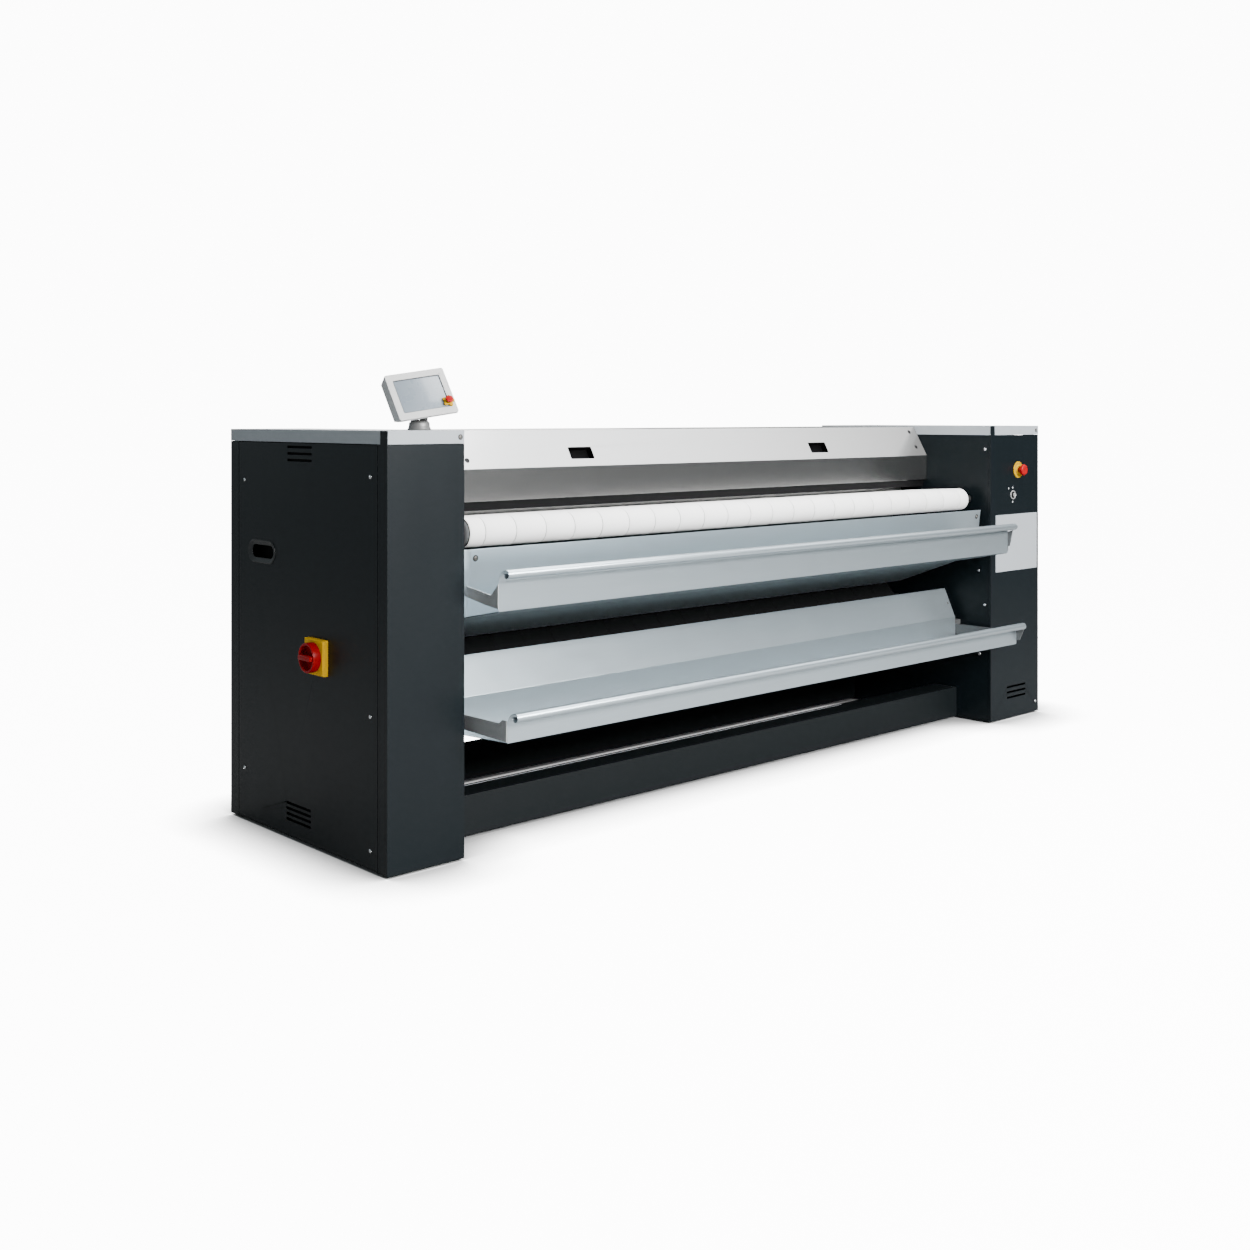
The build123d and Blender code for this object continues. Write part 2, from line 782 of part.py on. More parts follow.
with BuildPart() as exhaust_fan_housing:
    rod_y(fan_place, fan_radius, fan_front, depth - sheet)
    rod_y(fan_place, fan_radius - 2, fan_front + 2, depth - sheet - 2, Mode.SUBTRACT)
    rod_y(fan_place, 42, fan_front - 60, fan_front)
    neck = spigot_radius - 3
    rod_y(fan_place, neck, depth - sheet, depth + 3)
    rod_y(fan_place, spigot_radius, depth + 2, depth + rear_reach)
    rod_y(fan_place, neck - 2, depth - sheet - 3, depth + 5, Mode.SUBTRACT)
    rod_y(fan_place, spigot_radius - 2, depth + 4, depth + rear_reach + 1, Mode.SUBTRACT)
    rod_y(fan_place, fan_shaft + running, fan_front - 42, fan_front + 3, Mode.SUBTRACT)
    with Locations((left + fan_place[0], front + fan_front + 50, fan_place[1] + fan_radius - 3)):
        Box(40, 50, 20, mode=Mode.SUBTRACT)
save(exhaust_fan_housing, "exhaust_fan_housing")

with BuildPart() as fan_impeller:
    rod_y(fan_place, 72, fan_front + 8, fan_front + 11)
    rod_y(fan_place, 16, fan_front + 8, fan_front + 40)
    rod_y(fan_place, fan_shaft, fan_front - 40, fan_front + 8)
    with BuildSketch(face_plane(fan_front + 51)):
        with Locations(fan_place):
            with PolarLocations(58, 12):
                Rectangle(26, 2, rotation=35)
    extrude(amount=42)
save(fan_impeller, "fan_impeller")

with BuildPart() as electrical_plate:
    block((60, 400, foot_height + 6), (62, 690, 420))
    block((60, 400, foot_height + 6), (110, 690, foot_height + 8))
    for low_y, high_y, low_z, high_z in (
        (420, 500, 300, 400),
        (515, 560, 310, 400),
        (575, 620, 310, 400),
        (430, 660, 180, 260),
        (440, 560, 60, 140),
    ):
        block((24, low_y, low_z), (60, high_y, high_z))
save(electrical_plate, "electrical_plate")

with BuildPart() as cable_gland:
    rod_y(gland_place, gland_bore + 11, depth, depth + 10)
    rod_y(gland_place, gland_bore + 7, depth - 12, depth + 18)
    rod_y(gland_place, gland_bore + 11, depth - sheet - 8, depth - sheet)
    rod_y(gland_place, gland_bore, depth - 13, depth + 19, Mode.SUBTRACT)
save(cable_gland, "cable_gland")

# ---------------------------------------------------------------- trays
tube_path = tube_radius - sheet
curl_path = curl_radius - sheet


def tray(rear_points, lip, lip_foot, tube_top):
    """Folded tray whose front lip curls forward into a rolled tube."""
    curl_centre = (-lip - curl_path, tube_top - curl_radius)
    tube_centre = (-lip - curl_path, tube_top - tube_radius)
    with BuildSketch(side_plane(tray_left)) as outline:
        with BuildLine():
            Polyline(*rear_points, (-lip, lip_foot), (-lip, curl_centre[1]))
            CenterArc(curl_centre, curl_path, 0, 90)
            CenterArc(tube_centre, tube_path, 90, 275)
            offset(amount=sheet, side=Side.RIGHT)
        make_face()
    extrude(outline.sketch, amount=tray_right - tray_left)


with BuildPart() as upper_tray:
    tray([upper_rear_top, upper_rear_foot], upper_lip, upper_lip_foot, upper_tube_top)
save(upper_tray, "upper_tray")

with BuildPart() as lower_tray:
    lower_rear = [(170, lower_foot + 181), (126, lower_foot + 81), (126, lower_foot)]
    tray(lower_rear, lower_lip, lower_foot + 13, lower_tube_top)
save(lower_tray, "lower_tray")

floor_fall = (upper_lip_foot - upper_rear_foot[1]) / (upper_lip + upper_rear_foot[0])
rear_lean = (upper_rear_foot[0] - upper_rear_top[0]) / (upper_rear_top[1] - upper_rear_foot[1])

with BuildPart() as tray_underside:
    underside = [
        (-88, upper_lip_foot - 4 * floor_fall),
        (123, upper_lip_foot - (upper_lip + 123) * floor_fall),
        (367, height - 577),
    ]
    folded(underside, Side.RIGHT, tray_left, tray_right)
save(tray_underside, "tray_underside")

strap = 3
upper_strap = [(41, 81), (-63, 66), (-92, 96), (-92, 34), (-39, 40), (39.5, 53)]
upper_gusset = [(-91, 100), (-112, 108), (-99, 52), (-91, 50)]
lower_strap = [(126, 57), (-94, 58), (-109, 68), (-125, 68), (-125, 16), (126, 21)]
lower_gusset = [(-125, 74), (-158, 72), (-139, 28), (-125, 26)]


def raised(points, foot):
    """Outline whose heights are measured from a tray's floor."""
    return [(y, foot + z) for y, z in points]


with BuildPart() as tray_brackets:
    for low in (tray_left - strap, tray_right):
        slab(raised(upper_strap, upper_rear_foot[1]), low, low + strap)
        slab(raised(lower_strap, lower_foot), low, low + strap)
    slab(raised(upper_gusset, upper_rear_foot[1]), tray_right, tray_right + strap)
    slab(raised(lower_gusset, lower_foot), tray_right, tray_right + strap)
    lug_top = (upper_rear_foot[0] - 70 * rear_lean, upper_rear_foot[1] + 70)
    for low, high in ((inner_left, tray_left + 60), (tray_right - 60, inner_right)):
        slab([upper_rear_foot, lug_top, (60, lug_top[1]), (60, upper_rear_foot[1])], low, high)
        slab(raised([(126, 10), (126, 70), (150, 70), (150, 10)], lower_foot), low, high)
save(tray_brackets, "tray_brackets")

# ---------------------------------------------------------------- side isolator
with BuildPart() as isolator_plate:
    low = (-isolator_plate_depth, isolator_place[0] - 45, isolator_place[1] - 45)
    block(low, (0, isolator_place[0] + 45, isolator_place[1] + 45))
    chamfer(isolator_plate.faces().sort_by(Axis.X)[0].edges(), 3)
    bore = isolator_shaft + running
    rod_x(isolator_place, bore, -isolator_plate_depth - 1, 1, Mode.SUBTRACT)
save(isolator_plate, "isolator_plate")

with BuildPart() as isolator_knob:
    rod_x(isolator_place, 38, -27, -isolator_plate_depth - clear)
    low = (-isolator_reach, isolator_place[0] - 34, isolator_place[1] - 10)
    block(low, (-26, isolator_place[0] + 34, isolator_place[1] + 10))
    fillet(isolator_knob.faces().sort_by(Axis.X)[0].edges(), 4)
    rod_x(isolator_place, isolator_shaft, -20, 40)
save(isolator_knob, "isolator_knob")

with BuildPart() as isolator_switch:
    low = (sheet, isolator_place[0] - 35, isolator_place[1] - 35)
    block(low, (60, isolator_place[0] + 35, isolator_place[1] + 35))
    rod_x(isolator_place, isolator_shaft + running, 0, 42, Mode.SUBTRACT)
save(isolator_switch, "isolator_switch")

# ---------------------------------------------------------------- front controls
with BuildPart() as right_estop_ring:
    rod_y(estop_place, 30, -2, 0)
    rod_y(estop_place, 12, -10, sheet)
    low = (estop_place[0] - 22, sheet, estop_place[1] - 22)
    block(low, (estop_place[0] + 22, 45, estop_place[1] + 22))
    rod_y(estop_place, estop_stem + running, -11, 40, Mode.SUBTRACT)
save(right_estop_ring, "right_estop_ring")

with BuildPart() as right_estop_head:
    rod_y(estop_place, 20, -30, -16)
    fillet(right_estop_head.edges().sort_by(Axis.Y)[0], 5)
    rod_y(estop_place, estop_stem, -16, 34)
save(right_estop_head, "right_estop_head")

with BuildPart() as key_switch_bezel:
    rod_y(key_place, 14, -5, 0)
    rod_y(key_place, 11, 0, 40)
    rod_y(key_place, key_radius + running, -6, 36, Mode.SUBTRACT)
save(key_switch_bezel, "key_switch_bezel")

with BuildPart() as key_barrel:
    rod_y(key_place, key_radius, -7, 34)
    slot_low = (key_place[0] - 1, -8, key_place[1] - 5)
    block(slot_low, (key_place[0] + 1, -2, key_place[1] + 5), Mode.SUBTRACT)
save(key_barrel, "key_barrel")

# ---------------------------------------------------------------- control head
tilt = math.radians(head_tilt)
turn = math.radians(head_turn)
head_up = (0, math.sin(tilt), math.cos(tilt))
head_across = (
    math.cos(turn),
    math.sin(turn) * math.cos(tilt),
    -math.sin(turn) * math.sin(tilt),
)
head_out = (
    math.sin(turn),
    -math.cos(turn) * math.cos(tilt),
    math.cos(turn) * math.sin(tilt),
)
pivot_point = (left + pivot_place[0], front + pivot_place[1], pivot_place[2])
face_point = (left + head_front[0], front + head_front[1], head_front[2])
spindle_plane = Plane(origin=pivot_point, x_dir=(1, 0, 0), z_dir=head_up)
face = Plane(origin=face_point, x_dir=head_across, z_dir=head_out)
pivot_local = face.to_local_coords(Vector(*pivot_point))
ear_gap = clear
barrel_half = 9
ear_width = 8.7

with BuildPart() as head_pedestal:
    with Locations((pivot_point[0], pivot_point[1], height)):
        Cone(29.8, 22, 20, align=(Align.CENTER, Align.CENTER, Align.MIN))
    for low in (-barrel_half - ear_gap - ear_width, barrel_half + ear_gap):
        ear_low = pivot_place[0] + low
        ear_high = ear_low + ear_width
        block((ear_low, 74, height + 15), (ear_high, 96, pivot_place[2]))
        rod_x(pivot_place[1:], 11, ear_low, ear_high)
        hole = pin_radius + running
        rod_x(pivot_place[1:], hole, ear_low - 1, ear_high + 1, Mode.SUBTRACT)
save(head_pedestal, "head_pedestal")

with BuildPart() as head_knuckle:
    barrel_low = pivot_place[0] - barrel_half
    barrel_high = pivot_place[0] + barrel_half
    rod_x(pivot_place[1:], 11, barrel_low, barrel_high)
    pin_low = barrel_low - ear_gap - ear_width
    pin_high = barrel_high + ear_gap + ear_width
    rod_x(pivot_place[1:], pin_radius, pin_low, pin_high)
    with BuildSketch(spindle_plane):
        Circle(spindle_radius)
    extrude(amount=50)
save(head_knuckle, "head_knuckle")

stop_place = (60, -33)
stop_ring = 16
screen_centre = (0, -0.5)
screen_size = (122, 94)
screen_depth = 2

with BuildPart() as head_shell:
    with BuildSketch(face):
        RectangleRounded(head_size[0], head_size[1], 6)
    extrude(amount=-head_size[2])
    fillet(head_shell.faces().sort_by(Axis(face_point, head_out))[-1].edges(), 2)
    profile = Plane(origin=face_point, x_dir=face.y_dir, z_dir=face.x_dir)
    head_foot = -head_size[1] / 2
    with BuildSketch(profile):
        Polygon(
            (head_foot - 1, -8),
            (head_foot, -8),
            (head_foot + 20, -head_size[2]),
            (head_foot + 20, -head_size[2] - 1),
            (head_foot - 1, -head_size[2] - 1),
            align=None,
        )
    extrude(amount=head_size[0] / 2 + 1, both=True, mode=Mode.SUBTRACT)
    notch_top = pivot_local.Y + 17.2
    notch_bottom = head_foot - 1
    with BuildSketch(face.offset(pivot_local.Z + 26)):
        with Locations((pivot_local.X, (notch_top + notch_bottom) / 2)):
            Rectangle(50, notch_top - notch_bottom)
    extrude(amount=-40, mode=Mode.SUBTRACT)
    with BuildSketch(spindle_plane.offset(18)):
        Circle(10.5)
    extrude(amount=36)
    sleeve_back = face.offset(pivot_local.Z)
    with BuildSketch(sleeve_back):
        with Locations((pivot_local.X, pivot_local.Y + 36)):
            Rectangle(12, 36)
    extrude(amount=-pivot_local.Z - head_size[2] + 1)
    with BuildSketch(spindle_plane.offset(17)):
        Circle(spindle_radius + running)
    extrude(amount=34, mode=Mode.SUBTRACT)
    with BuildSketch(face.offset(1)):
        with Locations(screen_centre):
            RectangleRounded(screen_size[0] + 2 * clear, screen_size[1] + 2 * clear, 3)
    extrude(amount=-screen_depth - 2, mode=Mode.SUBTRACT)
    with BuildSketch(face.offset(1)):
        with Locations(stop_place):
            Circle(9 + clear)
    extrude(amount=-26, mode=Mode.SUBTRACT)
save(head_shell, "head_shell")

with BuildPart() as head_screen:
    with BuildSketch(face.offset(-0.5)):
        with Locations(screen_centre):
            RectangleRounded(screen_size[0], screen_size[1], 3)
        with Locations(stop_place):
            Circle(9 + clear, mode=Mode.SUBTRACT)
    extrude(amount=0.5 - screen_depth - 1)
save(head_screen, "head_screen")

with BuildPart() as head_estop_ring:
    with BuildSketch(face):
        with Locations(stop_place):
            Circle(stop_ring)
    extrude(amount=2)
    with BuildSketch(face.offset(-24)):
        with Locations(stop_place):
            Circle(9)
    extrude(amount=29)
    with BuildSketch(face.offset(-22)):
        with Locations(stop_place):
            Circle(5 + running)
    extrude(amount=30, mode=Mode.SUBTRACT)
save(head_estop_ring, "head_estop_ring")

with BuildPart() as head_estop_head:
    with BuildSketch(face.offset(10)):
        with Locations(stop_place):
            Circle(11)
    extrude(amount=7)
    fillet(head_estop_head.faces().sort_by(Axis(face_point, head_out))[-1].edges(), 2)
    with BuildSketch(face.offset(-17)):
        with Locations(stop_place):
            Circle(5)
    extrude(amount=27)
save(head_estop_head, "head_estop_head")

# ---------------------------------------------------------------- screws
screw_height = 2

with BuildPart() as cover_screws:
    for place in flush_screws_right + [(73, 53)]:
        rod_x(place, screw_radius, -screw_height, 0)
    for place in flush_screws_right:
        rod_x(place, screw_radius, overall_width - sheet, overall_width)
    for place in [(23, height - 83), (50, height - 518), (24, height - 639), (47, 244)]:
        rod_x(place, screw_radius, inner_right - screw_height, inner_right)
        rod_x(place, screw_radius, inner_left, inner_left + screw_height)
    cap_line = height - 17
    for place in [(left_width - 12, cap_line), (overall_width - 16, cap_line), (overall_width - 21, 42)]:
        rod_y(place, screw_radius, -screw_height, 0)
save(cover_screws, "cover_screws")
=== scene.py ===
"""Looks of a flatwork ironer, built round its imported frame."""

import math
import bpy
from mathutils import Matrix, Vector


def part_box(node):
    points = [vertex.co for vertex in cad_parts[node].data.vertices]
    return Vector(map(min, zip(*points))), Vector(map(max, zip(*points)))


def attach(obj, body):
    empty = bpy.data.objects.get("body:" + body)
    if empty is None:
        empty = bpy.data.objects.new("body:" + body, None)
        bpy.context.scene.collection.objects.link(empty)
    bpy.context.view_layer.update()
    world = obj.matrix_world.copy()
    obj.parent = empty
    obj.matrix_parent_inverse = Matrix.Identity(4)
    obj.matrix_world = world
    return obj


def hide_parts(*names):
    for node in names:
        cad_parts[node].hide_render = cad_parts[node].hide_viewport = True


bl_info = {
    "name": "Flatwork ironer",
    "version": (1, 0, 0),
    "blender": (4, 5, 0),
    "location": "3D View > Sidebar > Ironer",
    "description": "Dresses the packed flatwork ironer with finishes, bands, controls and a studio",
    "category": "Object",
}

import bmesh
import bpy
from mathutils import Matrix, Vector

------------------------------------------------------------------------

### What to do
Above are some lines. Repeat exactly, and only, those from the line that has "for place in [(left_width" through the line that has "bpy.context.scene.collection.objects.link(empty)".

### Task solution
    for place in [(left_width - 12, cap_line), (overall_width - 16, cap_line), (overall_width - 21, 42)]:
        rod_y(place, screw_radius, -screw_height, 0)
save(cover_screws, "cover_screws")
=== scene.py ===
"""Looks of a flatwork ironer, built round its imported frame."""

import math
import bpy
from mathutils import Matrix, Vector


def part_box(node):
    points = [vertex.co for vertex in cad_parts[node].data.vertices]
    return Vector(map(min, zip(*points))), Vector(map(max, zip(*points)))


def attach(obj, body):
    empty = bpy.data.objects.get("body:" + body)
    if empty is None:
        empty = bpy.data.objects.new("body:" + body, None)
        bpy.context.scene.collection.objects.link(empty)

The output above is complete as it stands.